Task instructions -> Lines containing the word "this" are to be located and copied.

Supplied entries ->
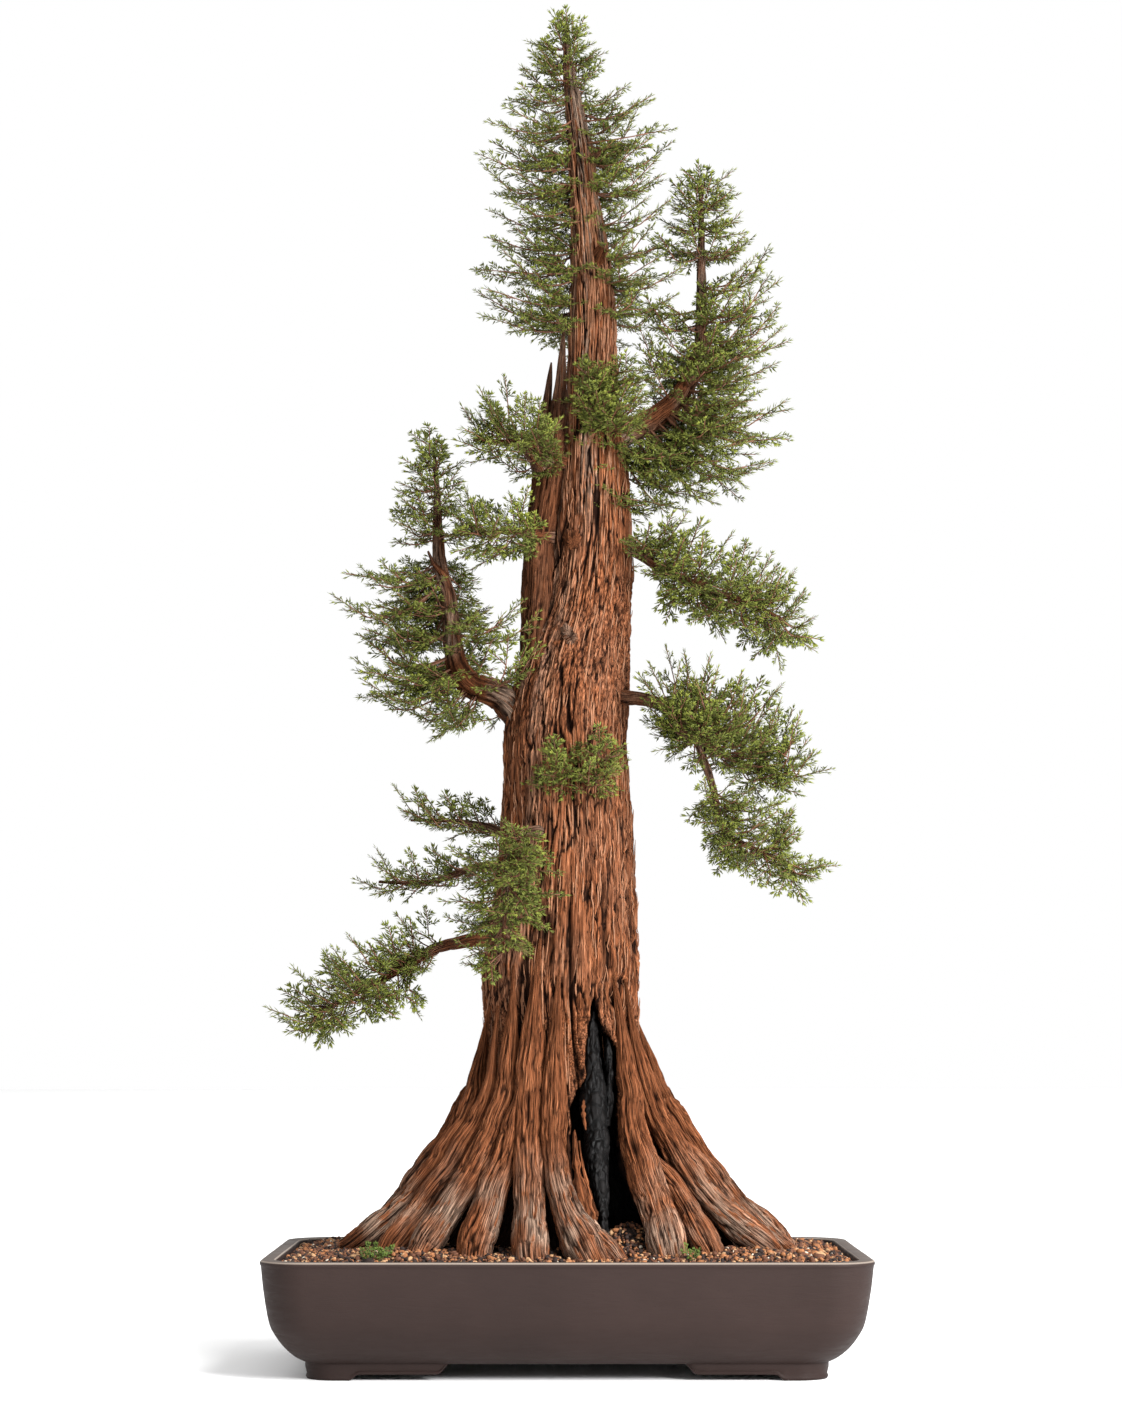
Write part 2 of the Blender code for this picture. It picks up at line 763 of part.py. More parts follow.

* * *

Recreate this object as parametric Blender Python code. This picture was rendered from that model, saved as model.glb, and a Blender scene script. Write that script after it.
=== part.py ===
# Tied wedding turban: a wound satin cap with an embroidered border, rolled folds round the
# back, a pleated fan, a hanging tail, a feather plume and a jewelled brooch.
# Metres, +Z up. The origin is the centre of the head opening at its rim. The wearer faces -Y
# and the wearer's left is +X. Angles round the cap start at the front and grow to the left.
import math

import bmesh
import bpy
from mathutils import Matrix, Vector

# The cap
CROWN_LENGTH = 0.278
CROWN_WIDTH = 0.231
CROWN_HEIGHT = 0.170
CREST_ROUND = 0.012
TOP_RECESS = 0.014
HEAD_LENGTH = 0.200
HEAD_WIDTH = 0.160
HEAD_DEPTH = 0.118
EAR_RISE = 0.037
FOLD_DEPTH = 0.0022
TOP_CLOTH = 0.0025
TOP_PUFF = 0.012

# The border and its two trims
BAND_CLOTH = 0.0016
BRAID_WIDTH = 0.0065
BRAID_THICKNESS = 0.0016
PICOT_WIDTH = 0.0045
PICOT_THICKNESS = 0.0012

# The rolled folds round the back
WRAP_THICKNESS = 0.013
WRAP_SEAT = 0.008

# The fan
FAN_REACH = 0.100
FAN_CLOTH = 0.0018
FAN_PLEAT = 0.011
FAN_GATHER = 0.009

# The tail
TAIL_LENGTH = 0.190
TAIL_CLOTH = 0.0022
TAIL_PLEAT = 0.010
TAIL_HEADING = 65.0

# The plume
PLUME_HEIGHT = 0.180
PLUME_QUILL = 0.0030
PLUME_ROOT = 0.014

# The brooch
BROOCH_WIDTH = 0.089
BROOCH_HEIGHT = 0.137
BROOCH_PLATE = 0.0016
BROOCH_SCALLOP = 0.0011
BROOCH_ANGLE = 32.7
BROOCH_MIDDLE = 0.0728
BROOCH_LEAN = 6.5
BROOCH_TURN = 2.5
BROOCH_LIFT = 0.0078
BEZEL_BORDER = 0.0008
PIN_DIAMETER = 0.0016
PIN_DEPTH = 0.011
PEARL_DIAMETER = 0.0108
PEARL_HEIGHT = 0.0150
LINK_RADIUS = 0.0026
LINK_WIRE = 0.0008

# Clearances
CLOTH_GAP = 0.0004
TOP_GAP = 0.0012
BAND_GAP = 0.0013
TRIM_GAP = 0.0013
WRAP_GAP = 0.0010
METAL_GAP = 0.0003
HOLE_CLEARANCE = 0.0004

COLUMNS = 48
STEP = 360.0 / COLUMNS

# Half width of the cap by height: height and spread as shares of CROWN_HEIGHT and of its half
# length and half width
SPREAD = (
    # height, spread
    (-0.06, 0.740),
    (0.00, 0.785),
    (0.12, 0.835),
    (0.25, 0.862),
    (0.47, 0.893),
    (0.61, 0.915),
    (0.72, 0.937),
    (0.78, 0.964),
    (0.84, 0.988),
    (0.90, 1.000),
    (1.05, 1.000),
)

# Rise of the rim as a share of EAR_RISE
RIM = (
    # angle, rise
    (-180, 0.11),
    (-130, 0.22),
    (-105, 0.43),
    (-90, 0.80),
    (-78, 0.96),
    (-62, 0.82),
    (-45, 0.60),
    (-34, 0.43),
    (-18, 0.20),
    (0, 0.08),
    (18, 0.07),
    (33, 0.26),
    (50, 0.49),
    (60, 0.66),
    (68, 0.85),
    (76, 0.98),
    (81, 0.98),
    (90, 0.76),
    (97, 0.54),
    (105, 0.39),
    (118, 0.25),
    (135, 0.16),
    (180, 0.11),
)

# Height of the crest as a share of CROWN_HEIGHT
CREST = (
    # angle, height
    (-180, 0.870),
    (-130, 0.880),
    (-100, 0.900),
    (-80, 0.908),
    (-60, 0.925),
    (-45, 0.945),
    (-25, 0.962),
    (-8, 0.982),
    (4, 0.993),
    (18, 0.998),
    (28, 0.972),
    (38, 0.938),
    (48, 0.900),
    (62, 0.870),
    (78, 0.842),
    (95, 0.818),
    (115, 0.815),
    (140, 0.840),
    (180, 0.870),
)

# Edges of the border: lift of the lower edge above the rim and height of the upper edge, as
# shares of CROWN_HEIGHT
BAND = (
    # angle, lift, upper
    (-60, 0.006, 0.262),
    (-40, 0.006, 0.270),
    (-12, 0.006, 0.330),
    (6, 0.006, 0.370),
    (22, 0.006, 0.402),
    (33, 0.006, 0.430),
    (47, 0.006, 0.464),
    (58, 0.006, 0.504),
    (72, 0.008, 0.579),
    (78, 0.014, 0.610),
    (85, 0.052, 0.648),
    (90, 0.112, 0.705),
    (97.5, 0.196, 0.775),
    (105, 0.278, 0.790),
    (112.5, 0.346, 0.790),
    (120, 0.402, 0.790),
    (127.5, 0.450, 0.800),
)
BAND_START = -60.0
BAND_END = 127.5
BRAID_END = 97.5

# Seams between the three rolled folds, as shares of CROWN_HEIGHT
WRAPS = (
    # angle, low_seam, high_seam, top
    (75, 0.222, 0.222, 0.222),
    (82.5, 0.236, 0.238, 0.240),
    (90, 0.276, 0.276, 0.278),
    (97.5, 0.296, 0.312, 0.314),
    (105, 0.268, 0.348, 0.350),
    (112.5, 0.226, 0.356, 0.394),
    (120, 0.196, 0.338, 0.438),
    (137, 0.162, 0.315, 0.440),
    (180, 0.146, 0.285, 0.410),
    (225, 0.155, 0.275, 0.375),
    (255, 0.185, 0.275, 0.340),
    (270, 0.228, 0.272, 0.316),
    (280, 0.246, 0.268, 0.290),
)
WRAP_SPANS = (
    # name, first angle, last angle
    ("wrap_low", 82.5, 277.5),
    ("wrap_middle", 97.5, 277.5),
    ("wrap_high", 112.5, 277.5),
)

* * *

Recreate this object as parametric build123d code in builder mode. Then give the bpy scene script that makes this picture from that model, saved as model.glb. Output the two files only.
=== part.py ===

Task result ->
Write part 2 of the Blender code for this picture. It picks up at line 763 of part.py. More parts follow.
Recreate this object as parametric Blender Python code. This picture was rendered from that model, saved as model.glb, and a Blender scene script. Write that script after it.
Recreate this object as parametric build123d code in builder mode. Then give the bpy scene script that makes this picture from that model, saved as model.glb. Output the two files only.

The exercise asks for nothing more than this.